YOUR INSTRUCTIONS: The material below holds a span beginning at the line with "cable = Builder(collection, cutters, None)" and ending at the line with "obj.data.transform(obj.matrix_world)". Quote that span exactly, both ends included, and only that span.

(Recorded data)
::::::

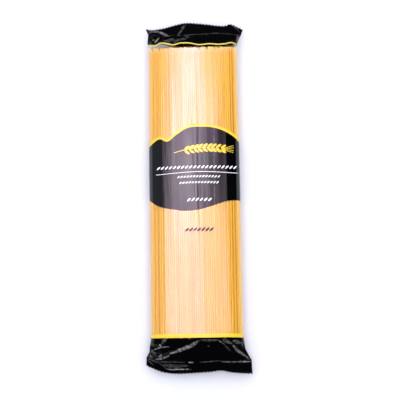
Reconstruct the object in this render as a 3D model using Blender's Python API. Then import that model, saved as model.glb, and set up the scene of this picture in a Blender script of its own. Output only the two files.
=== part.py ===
"""A 500 g packet of dry spaghetti: a bundle of long strands sealed in a tight tube of clear film.

The packet lies on its back, +Z up, its length along Y and its top end towards +Y. The bag is
shut, so it is one closed solid out to the film: a long body filled by the bundle, and at each
end a folded shoulder that closes down to a flat fin, where the film is sealed to itself.
Units are metres. The origin is at the bottom centre of the packet's box.
"""

import math
from collections import namedtuple

import bmesh
import bpy
from mathutils import Vector
from mathutils.geometry import delaunay_2d_cdt

NAME = "spaghetti_pack"

# What the packet holds sets how thick it is.
NET_MASS = 0.500
PASTA_DENSITY = 1470.0  # kg per cubic metre of dry durum wheat pasta
STRAND_LENGTH = 0.255
PACKING = 0.83  # share of the bundle's cross-section that is pasta
FILM_SLACK = 0.0004  # air between the bundle and the film

# The body's cross-section: a low dome over a nearly flat back.
WIDTH_AT_TOP = 0.0773
WIDTH_AT_BOTTOM = 0.0808
DOME_POWER = 2.3  # superellipse power of the section above its widest level
BACK_POWER = 4.5  # and below it
BACK_SHARE = 0.40  # share of the thickness below the widest level
REST_FLAT = 0.0004  # how far the back is pressed flat on the surface it lies on
END_SINK = 0.02  # share of the thickness lost at the bundle's ends, where the film pulls in
END_SINK_POWER = 8  # how late along the body that happens
UNEVEN = 0.0004  # how far the dome and the sides stray from their true shape

AROUND = 64  # points round the body, a multiple of 4
RINGS = 19  # cross-sections along the body

# The sealed ends.
FIN_THICKNESS = 0.0010  # two layers of crumpled film
FIN_STEPS = 24  # pieces of a fin's free edge

# A place on an end: across is a share of the body's half width, out a share of the shoulder's
# reach beyond the bundle, and up a share of the body's thickness.
Spot = namedtuple("Spot", "across out up")

# An end: the side of the bundle it is on, the shoulder's reach, where the folds leave the
# bundle's rim, the knuckles they run through, the foot where the shoulder meets the fin, the
# two silhouettes from rim to foot, the fin's free edge, and the folds between named places.
End = namedtuple("End", "side reach crests knuckles foot left_side right_side edge folds")

BOTTOM_END = End(
    side=-1,
    reach=0.0165,
    crests={"crest_left": 0.03, "crest_right": 0.55},
    knuckles={
        "knuckle_left": Spot(-0.66, 0.30, 0.72),
        "hollow_left": Spot(-0.82, 0.60, 0.52),
        "ridge_left": Spot(-0.40, 0.50, 0.72),
        "knuckle_right": Spot(0.86, 0.36, 0.70),
    },
    foot=[
        Spot(-1.09, 0.81, 0.42),
        Spot(-0.86, 0.95, 0.53),
        Spot(-0.42, 1.04, 0.56),
        Spot(0.06, 1.05, 0.56),
        Spot(0.62, 1.02, 0.54),
        Spot(1.15, 1.02, 0.42),
    ],
    left_side=[Spot(-1.015, 0.22, 0.44), Spot(-1.025, 0.52, 0.42)],
    right_side=[Spot(1.01, 0.20, 0.44), Spot(1.02, 0.42, 0.42), Spot(1.08, 0.72, 0.41)],
    edge=[
        Spot(-1.10, 1.29, 0.31),
        Spot(-0.82, 1.61, 0.28),
        Spot(-0.55, 1.75, 0.28),
        Spot(-0.16, 1.74, 0.32),
        Spot(0.28, 1.67, 0.37),
        Spot(0.50, 1.61, 0.39),
        Spot(0.78, 1.75, 0.33),
        Spot(1.17, 1.82, 0.28),
    ],
    folds=[
        ("crest_left", "ridge_left"),
        ("ridge_left", "foot_1"),
        ("knuckle_left", "hollow_left"),
        ("hollow_left", "foot_1"),
        ("knuckle_left", "left_side_1"),
        ("crest_right", "foot_right"),
        ("crest_right", "knuckle_right"),
        ("knuckle_right", "right_side_2"),
    ],
)

TOP_END = End(
    side=1,
    reach=0.0113,
    crests={"crest_left": -0.30, "crest_right": 0.62},
    knuckles={
        "knuckle_left": Spot(-0.80, 0.36, 0.74),
        "hollow_left": Spot(-0.56, 0.50, 0.70),
        "pleat": Spot(-0.34, 0.50, 0.80),
        "knuckle_right": Spot(0.84, 0.42, 0.74),
    },
    foot=[
        Spot(-0.99, 0.96, 0.50),
        Spot(-0.62, 0.80, 0.62),
        Spot(-0.28, 0.90, 0.64),
        Spot(0.06, 0.99, 0.64),
        Spot(0.62, 0.99, 0.62),
        Spot(1.09, 0.82, 0.50),
    ],
    left_side=[Spot(-1.01, 0.36, 0.46), Spot(-1.00, 0.68, 0.48)],
    right_side=[Spot(1.01, 0.27, 0.46), Spot(1.045, 0.54, 0.48)],
    edge=[
        Spot(-1.06, 1.50, 0.46),
        Spot(-0.92, 1.36, 0.52),
        Spot(-0.62, 1.49, 0.53),
        Spot(-0.20, 1.84, 0.54),
        Spot(0.16, 1.80, 0.50),
        Spot(0.70, 1.60, 0.48),
        Spot(0.86, 1.74, 0.44),
        Spot(1.14, 1.29, 0.44),
    ],
    folds=[
        ("crest_left", "pleat"),
        ("pleat", "foot_2"),
        ("pleat", "hollow_left"),
        ("hollow_left", "foot_1"),
        ("knuckle_left", "foot_1"),
        ("crest_right", "knuckle_right"),
        ("knuckle_right", "foot_right"),
    ],
)


def clear_scene():
    for obj in list(bpy.data.objects):
        bpy.data.objects.remove(obj, do_unlink=True)


def superellipse_fill(power):
    """The share of its box that a superellipse of this power fills."""
    return math.gamma(1 + 1 / power) ** 2 / math.gamma(1 + 2 / power)


def bundle_thickness():
    """How thick the body is, from the pasta it holds and the width of its section."""
    area = NET_MASS / (PASTA_DENSITY * STRAND_LENGTH * PACKING)
    width = (WIDTH_AT_TOP + WIDTH_AT_BOTTOM) / 2 - 2 * FILM_SLACK
    dome = superellipse_fill(DOME_POWER) * (1 - BACK_SHARE)
    back = superellipse_fill(BACK_POWER) * BACK_SHARE
    return area / (width * (dome + back)) + 2 * FILM_SLACK


THICKNESS = bundle_thickness()


def along(y):
    """Where y lies on the bundle, from -1 at its bottom end to 1 at its top end."""
    return 2 * y / STRAND_LENGTH


def half_width(y):
    share = (along(y) + 1) / 2
    width = WIDTH_AT_BOTTOM + (WIDTH_AT_TOP - WIDTH_AT_BOTTOM) * share
    return width / 2 + UNEVEN * 0.6 * math.sin(5.1 * along(y) + 0.7)


def thickness(y):
    return THICKNESS * (1 - END_SINK * along(y) ** END_SINK_POWER)


def unevenness(angle, y):
    """Low swells along the dome, where the strands bunch up under the film."""
    swell = math.sin(3 * angle + 2.2 * along(y)) + 0.7 * math.sin(7 * angle - 3.1 * along(y) + 1.0)
    return UNEVEN * math.sin(angle) ** 2 * swell


def signed_power(value, power):
    return math.copysign(abs(value) ** power, value)


def section_point(y, angle):
    """A point of the body's section at y, with angle 0 at +X and a quarter turn at the top."""
    power = DOME_POWER if math.sin(angle) >= 0 else BACK_POWER
    across = signed_power(math.cos(angle), 2 / power)
    rise = signed_power(math.sin(angle), 2 / power)
    widest = BACK_SHARE * thickness(y)
    if rise >= 0:
        z = widest + (thickness(y) - widest + unevenness(angle, y)) * rise
    else:
        z = max(0.0, widest + (widest + REST_FLAT) * rise)
    return Vector((half_width(y) * across, y, z))


def smooth_run(spots, pieces):
    """Spots on a Catmull-Rom curve through the given ones, dividing it into so many pieces."""
    padded = [Vector(spot) for spot in (spots[0], *spots, spots[-1])]
    run = []
    for k in range(pieces + 1):
        place = k / pieces * (len(spots) - 1)
        first = min(int(place), len(spots) - 2)
        t = place - first
        a, b, c, d = padded[first : first + 4]
        bend = (a * 2 - b * 5 + c * 4 - d) * t**2 + (b * 3 - a - c * 3 + d) * t**3
        run.append(Spot(*((b * 2 + (c - a) * t + bend) / 2)))
    return run


def outline_of(end):
    """The named spots round an end, from the rim's right side over the fin's edge to its left."""
    outline = {f"right_side_{k}": spot for k, spot in enumerate(end.right_side, 1)}
    outline["foot_right"] = end.foot[-1]
    outline.update({f"edge_{k}": spot for k, spot in enumerate(smooth_run(end.edge[::-1], FIN_STEPS))})
    outline["foot_left"] = end.foot[0]
    for k in range(len(end.left_side), 0, -1):
        outline[f"left_side_{k}"] = end.left_side[k - 1]
    return outline


class PackBuilder:
    """Collects the solid's points and faces, then makes the mesh."""

    def __init__(self):
        self.points = []
        self.faces = []

    def add(self, point):
        self.points.append(point)
        return len(self.points) - 1

    def body(self):
        """The rings of the body, joined by quads. Returns the bottom and the top ring."""
        rings = []
        for k in range(RINGS):
            y = STRAND_LENGTH * (k / (RINGS - 1) - 0.5)
            rings.append([self.add(section_point(y, math.tau * i / AROUND)) for i in range(AROUND)])
        for lower, upper in zip(rings, rings[1:]):
            for i in range(AROUND):
                j = (i + 1) % AROUND
                self.faces.append((lower[i], lower[j], upper[j], upper[i]))
        return rings[0], rings[-1]

    def place(self, end, spot, lift=0.0):
        """A spot of an end as a new point, raised by lift."""
        y = end.side * STRAND_LENGTH / 2
        x = spot.across * half_width(y)
        z = spot.up * thickness(y) + lift
        return self.add(Vector((x, y + end.side * spot.out * end.reach, z)))

    def wall(self, end, rim, outline, inner, folds):
        """One wall of an end: triangles from the bundle's rim out to the outline, with every fold
        an edge."""
        used = [*rim, *outline, *inner]
        flat = [self.points[p].xy for p in used]
        border = list(range(len(rim) + len(outline)))
        edges = [(used.index(a), used.index(b)) for a, b in folds]
        made, _, triangles, origin = delaunay_2d_cdt(flat, edges, [border], 1, 1e-7)[:4]
        if len(made) != len(used):
            raise ValueError(f"two folds of the end on side {end.side} cross each other")
        self.faces += [tuple(used[origin[v][0]] for v in face) for face in triangles]

    def end(self, end, ring):
        """A folded shoulder and its fin: an upper wall, a lower wall, and the thin edge between."""
        half = AROUND // 2
        outline = outline_of(end)
        foot = {f"foot_{k}": spot for k, spot in enumerate(end.foot[1:-1], 1)}
        foot_line = ["foot_left", *foot, "foot_right"]

        upper_rim = ring[half::-1]
        upper = {n: self.place(end, s, FIN_THICKNESS / 2) for n, s in {**outline, **foot}.items()}
        upper.update({n: self.place(end, s) for n, s in end.knuckles.items()})
        for name, across in end.crests.items():
            x = across * half_width(0)
            upper[name] = min(upper_rim, key=lambda p: abs(self.points[p].x - x))
        folds = [*end.folds, *zip(foot_line, foot_line[1:])]
        free = [upper[n] for n in outline]
        inside = [upper[n] for n in (*foot, *end.knuckles)]
        self.wall(end, upper_rim, free, inside, [(upper[a], upper[b]) for a, b in folds])

        lower_rim = [*ring[half:], ring[0]]
        lower = {n: self.place(end, s, -FIN_THICKNESS / 2) for n, s in {**outline, **foot}.items()}
        folds = [(lower[a], lower[b]) for a, b in zip(foot_line, foot_line[1:])]
        under = [lower[n] for n in outline]
        self.wall(end, lower_rim, under, [lower[n] for n in foot], folds)

        above, below = [ring[0], *free, ring[half]], [ring[0], *under, ring[half]]
        for k in range(len(above) - 1):
            corners = (above[k], above[k + 1], below[k + 1], below[k])
            self.faces.append(tuple(dict.fromkeys(corners)))

    def mesh(self):
        """The closed mesh, with the origin at the bottom centre of its box."""
        low = Vector(min(p[k] for p in self.points) for k in range(3))
        high = Vector(max(p[k] for p in self.points) for k in range(3))
        middle = Vector(((low.x + high.x) / 2, (low.y + high.y) / 2, low.z))
        mesh = bpy.data.meshes.new(NAME)
        mesh.from_pydata([p - middle for p in self.points], [], self.faces)
        work = bmesh.new()
        work.from_mesh(mesh)
        bmesh.ops.recalc_face_normals(work, faces=work.faces)
        work.to_mesh(mesh)
        work.free()
        return mesh


def film_over_pasta():
    """Clear glossy film over golden pasta, as one colour."""
    material = bpy.data.materials.new("film_over_pasta")
    material.use_nodes = True
    shader = material.node_tree.nodes["Principled BSDF"]
    shader.inputs["Base Color"].default_value = (0.90, 0.58, 0.22, 1.0)
    shader.inputs["Roughness"].default_value = 0.15
    shader.inputs["Metallic"].default_value = 0.0
    return material


def main():
    clear_scene()
    builder = PackBuilder()
    bottom_ring, top_ring = builder.body()
    builder.end(BOTTOM_END, bottom_ring)
    builder.end(TOP_END, top_ring)
    mesh = builder.mesh()
    mesh.materials.append(film_over_pasta())
    mesh.shade_smooth()
    mesh.set_sharp_from_angle(angle=math.radians(30))
    pack = bpy.data.objects.new(NAME, mesh)
    bpy.context.scene.collection.objects.link(pack)


main()
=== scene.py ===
"""The looks of a packet of dry spaghetti: the strands, the clear film round them and its print.

Everything is in the CAD row's frame, in metres: +Z up, +Y along the strands towards the packet's
top end. The CAD solid is measured first. The strands are packed into its section, the film is
drawn tight round them, and at both ends it follows the solid's folds out to the sealed fins.
"""

import math
from collections import namedtuple

import bpy
import numpy as np
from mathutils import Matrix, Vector
from mathutils.bvhtree import BVHTree


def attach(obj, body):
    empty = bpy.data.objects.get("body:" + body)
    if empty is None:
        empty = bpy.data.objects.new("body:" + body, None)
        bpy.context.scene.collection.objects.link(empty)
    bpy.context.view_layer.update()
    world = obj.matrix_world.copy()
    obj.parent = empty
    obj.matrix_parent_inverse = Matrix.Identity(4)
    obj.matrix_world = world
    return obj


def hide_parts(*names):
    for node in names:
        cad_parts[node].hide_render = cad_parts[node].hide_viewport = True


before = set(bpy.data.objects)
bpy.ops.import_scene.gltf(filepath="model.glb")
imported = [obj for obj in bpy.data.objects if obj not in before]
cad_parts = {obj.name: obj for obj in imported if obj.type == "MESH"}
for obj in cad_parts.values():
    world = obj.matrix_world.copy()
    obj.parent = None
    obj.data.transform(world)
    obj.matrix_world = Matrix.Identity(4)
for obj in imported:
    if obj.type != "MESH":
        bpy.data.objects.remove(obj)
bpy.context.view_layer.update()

PACK = "spaghetti_pack"
BODY = "root"
BOTTOM, TOP = -1, 1  # the packet's two ends, by their side of the bundle
MM = 0.001

# The strands.
NET_MASS = 0.500
PASTA_DENSITY = 1470.0
STRAND_DIAMETER = 1.80 * MM
STRAND_LENGTH = 250.0 * MM
END_SCATTER = 1.5 * MM  # how far strands slide along each other, each way
BOTTOM_GAP = 4.8 * MM  # how far the mean bottom tip is inside the bundle's end
STRAND_SIDES = 10
STATIONS = 9  # cross-sections at which the strands are packed
SKEW = 0.9 * MM  # how far a strand drifts sideways from end to end, before packing
PACKING_ROUNDS = 240
BUNDLE_INSET = 0.18 * MM  # from the solid's surface to the outermost strands
DUST_REACH = 7.0 * MM  # how far down from the top the strands are dusty

TOP_GAP = 1.3 * MM  # how far every top tip is inside the bundle's end, or more

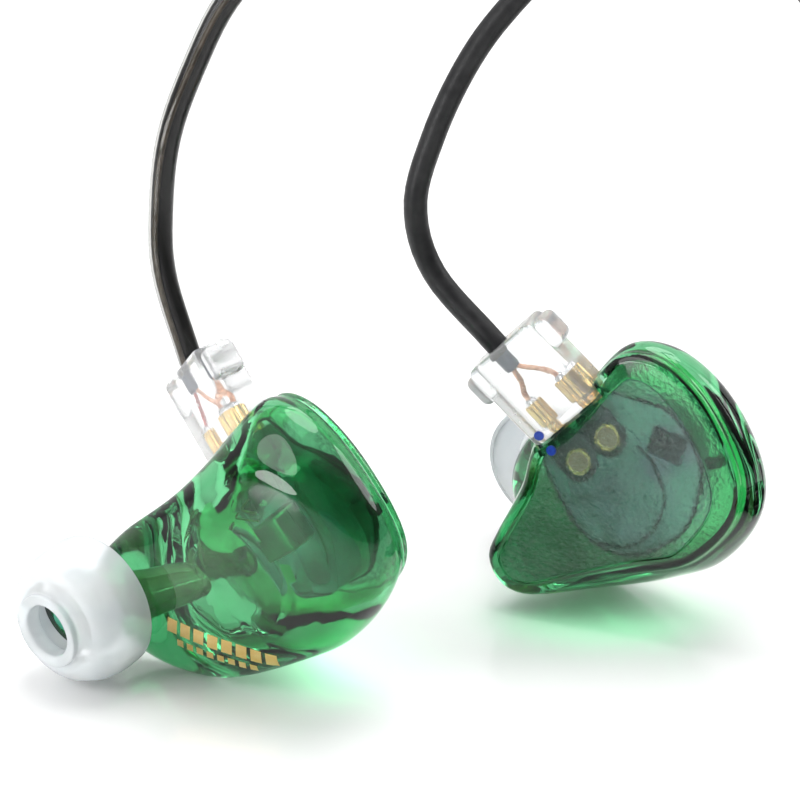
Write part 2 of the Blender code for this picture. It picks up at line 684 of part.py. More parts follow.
def make_materials():
    return {
        "resin": make_material("green_resin", (0.01, 0.30, 0.10), 0.06, alpha=0.6),
        "clear": make_material("clear_resin", (0.86, 0.89, 0.90), 0.08, alpha=0.35),
        "smoke": make_material("smoked_resin", (0.02, 0.07, 0.07), 0.15, alpha=0.7),
        "silicone": make_material("white_silicone", (0.78, 0.86, 0.90), 0.35, alpha=0.8),
        "gold": make_material("gold_plate", (0.83, 0.60, 0.24), 0.22, metallic=1.0),
        "steel": make_material("steel", (0.45, 0.46, 0.47), 0.35, metallic=1.0),
        "wire": make_material("tinned_copper", (0.62, 0.34, 0.22), 0.35, metallic=1.0),
        "cord": make_material("black_cord", (0.018, 0.018, 0.020), 0.45),
        "rubber": make_material("black_rubber", (0.022, 0.022, 0.024), 0.6),
        "shell": make_material("black_shell", (0.03, 0.03, 0.032), 0.3, metallic=1.0),
        "dark": make_material("black_insulator", (0.02, 0.02, 0.02), 0.4),
        "blue": make_material("blue_mark", (0.01, 0.05, 0.42), 0.35),
        "red": make_material("red_mark", (0.55, 0.02, 0.02), 0.35)}


def centre_on_origin(*collections):
    """Move everything so that the pair's footprint has its middle at the origin."""
    shift = Matrix.Translation((-FOOTPRINT_MIDDLE[0] * MM, -FOOTPRINT_MIDDLE[1] * MM, 0.0))
    bpy.context.view_layer.update()
    for collection in collections:
        for item in collection.objects:
            if item.parent is None:
                item.matrix_world = shift @ item.matrix_world


def main():
    clear_scene()
    collection = bpy.data.collections.new(OBJECT_NAME)
    cutters = bpy.data.collections.new("cutters")
    bpy.context.scene.collection.children.link(collection)
    bpy.context.scene.collection.children.link(cutters)
    materials = make_materials()
    for prefix, stand in MONITORS.items():
        side = stand["side"]
        matrix = monitor_matrix(stand)
        materials["dot"] = materials["blue" if prefix == "left" else "red"]
        anchors = {}
        for part, centre in (("monitor", Vector()), ("plug", PLUG_CENTRE), ("tip", Vector(TIP_CENTRE))):
            shift = Matrix.Translation(Vector((centre.x * side, centre.y, centre.z)) * MM)
            anchor = make_anchor(f"{prefix}_{part}_anchor", matrix @ shift, collection)
            anchors[part] = Builder(collection, cutters, anchor, side, shift.inverted())
        make_shell(anchors["monitor"], prefix, materials["resin"])
        make_faceplate(anchors["monitor"], prefix, materials["resin"])
        make_socket(anchors["monitor"], prefix, materials)
        make_driver(anchors["monitor"], prefix, materials)
        make_lead_wires(anchors["monitor"], prefix, materials["wire"])
        make_tip(anchors["tip"], prefix, materials["silicone"])
        make_plug(anchors["plug"], prefix, materials)
    cable = Builder(collection, cutters, None)
    for prefix in MONITORS:
        make_hook(cable, prefix, materials["cord"])
        make_branch(cable, prefix, materials["cord"])
    make_splitter(cable, materials["rubber"])
    make_trunk(cable, materials["cord"])
    make_tie(cable, materials["rubber"])
    make_mini_plug(cable, materials)
    centre_on_origin(collection, cutters)


main()
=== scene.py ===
"""The looks of a pair of in-ear monitors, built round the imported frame.

Lengths in the tables are in millimetres and scaled by MM.  Each monitor has its own frame:
x and y lie in its faceplate and +z points out of the faceplate, away from the ear.
The left monitor is drawn as it is and the right one is its mirror image in x.
"""

import math

import bmesh
import bpy
from mathutils import Matrix, Vector, noise
from mathutils.bvhtree import BVHTree

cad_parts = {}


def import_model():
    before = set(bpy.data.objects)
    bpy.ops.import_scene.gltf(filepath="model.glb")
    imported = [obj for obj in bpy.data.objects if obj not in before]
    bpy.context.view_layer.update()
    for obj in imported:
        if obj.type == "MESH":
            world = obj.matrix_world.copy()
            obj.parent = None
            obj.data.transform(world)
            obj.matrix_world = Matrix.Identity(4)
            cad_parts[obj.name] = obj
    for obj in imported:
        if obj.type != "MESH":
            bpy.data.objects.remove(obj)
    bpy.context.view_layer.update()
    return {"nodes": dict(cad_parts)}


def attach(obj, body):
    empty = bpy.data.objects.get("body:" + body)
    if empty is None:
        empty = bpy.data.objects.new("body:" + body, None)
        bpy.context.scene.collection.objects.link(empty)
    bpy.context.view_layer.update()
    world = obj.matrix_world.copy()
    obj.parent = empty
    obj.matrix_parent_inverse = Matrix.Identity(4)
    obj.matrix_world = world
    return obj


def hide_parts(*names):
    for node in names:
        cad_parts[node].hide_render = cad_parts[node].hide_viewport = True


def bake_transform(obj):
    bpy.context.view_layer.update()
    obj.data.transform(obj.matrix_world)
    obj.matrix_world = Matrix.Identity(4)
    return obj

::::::

RESULT OF THIS EXERCISE:
    cable = Builder(collection, cutters, None)
    for prefix in MONITORS:
        make_hook(cable, prefix, materials["cord"])
        make_branch(cable, prefix, materials["cord"])
    make_splitter(cable, materials["rubber"])
    make_trunk(cable, materials["cord"])
    make_tie(cable, materials["rubber"])
    make_mini_plug(cable, materials)
    centre_on_origin(collection, cutters)


main()
=== scene.py ===
"""The looks of a pair of in-ear monitors, built round the imported frame.

Lengths in the tables are in millimetres and scaled by MM.  Each monitor has its own frame:
x and y lie in its faceplate and +z points out of the faceplate, away from the ear.
The left monitor is drawn as it is and the right one is its mirror image in x.
"""

import math

import bmesh
import bpy
from mathutils import Matrix, Vector, noise
from mathutils.bvhtree import BVHTree

cad_parts = {}


def import_model():
    before = set(bpy.data.objects)
    bpy.ops.import_scene.gltf(filepath="model.glb")
    imported = [obj for obj in bpy.data.objects if obj not in before]
    bpy.context.view_layer.update()
    for obj in imported:
        if obj.type == "MESH":
            world = obj.matrix_world.copy()
            obj.parent = None
            obj.data.transform(world)
            obj.matrix_world = Matrix.Identity(4)
            cad_parts[obj.name] = obj
    for obj in imported:
        if obj.type != "MESH":
            bpy.data.objects.remove(obj)
    bpy.context.view_layer.update()
    return {"nodes": dict(cad_parts)}


def attach(obj, body):
    empty = bpy.data.objects.get("body:" + body)
    if empty is None:
        empty = bpy.data.objects.new("body:" + body, None)
        bpy.context.scene.collection.objects.link(empty)
    bpy.context.view_layer.update()
    world = obj.matrix_world.copy()
    obj.parent = empty
    obj.matrix_parent_inverse = Matrix.Identity(4)
    obj.matrix_world = world
    return obj


def hide_parts(*names):
    for node in names:
        cad_parts[node].hide_render = cad_parts[node].hide_viewport = True


def bake_transform(obj):
    bpy.context.view_layer.update()
    obj.data.transform(obj.matrix_world)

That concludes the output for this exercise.